Unbelief today comes from the same kind of reaction to Jesus. It’s rarely because someone has examined the scriptures and the facts and decided Jesus was a fraud. In fact, those who reject Jesus have rarely read the scriptures themselves, but react to their own imagined picture of who they think Jesus was.

Most people’s rejection of Jesus is from an emotional reaction to the consequences if Jesus really is who he says he is.

  • If Jesus is who he says he is, I would need to make him the Lord of my life and I would be surrendering control of my life to him.
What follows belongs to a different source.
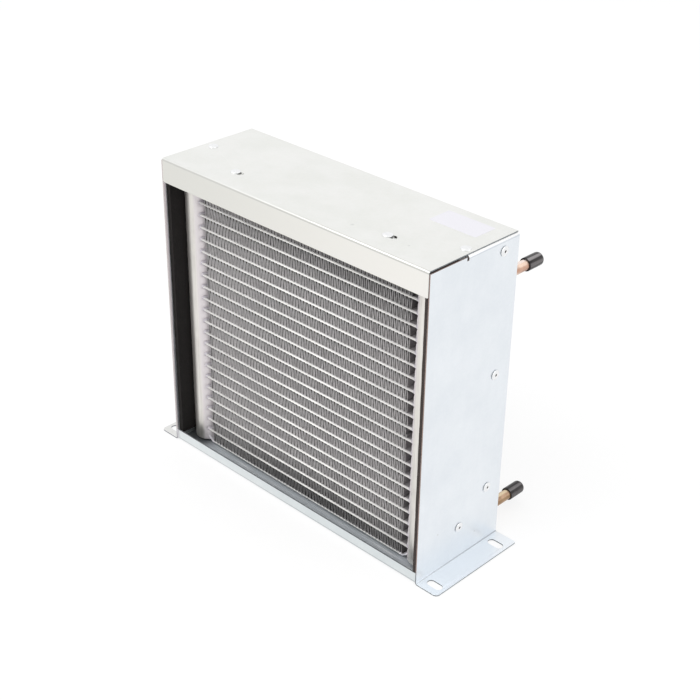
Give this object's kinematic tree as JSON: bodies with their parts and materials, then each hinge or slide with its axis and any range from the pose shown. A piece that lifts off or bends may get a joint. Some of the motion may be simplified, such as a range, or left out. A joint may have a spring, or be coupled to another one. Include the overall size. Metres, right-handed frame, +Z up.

And very few people are willing to do that.
  • If Jesus is who he says he is, that means I would need to admit that I am a sinner in need of a Savior, and most of us cling to the belief that we can save ourselves.
  • If Jesus is who he says he is, I will need to change the way I live and give up some of the things that I think I can’t live without.
  • If Jesus is who he says he is, my life will never be the same, and the truth is, I like my life the way it is and I don’t want anybody, even Jesus messing with it.

 Unbelief is a strange thing. It’s not always the atheist or the hedonist who openly and intentionally reject Jesus. Sometimes it lurks beneath the surface of the most religious people who sing the songs and pray the prayers and never miss church, but who keep Jesus at arm’s length for fear that he will want more from them than they are willing to give.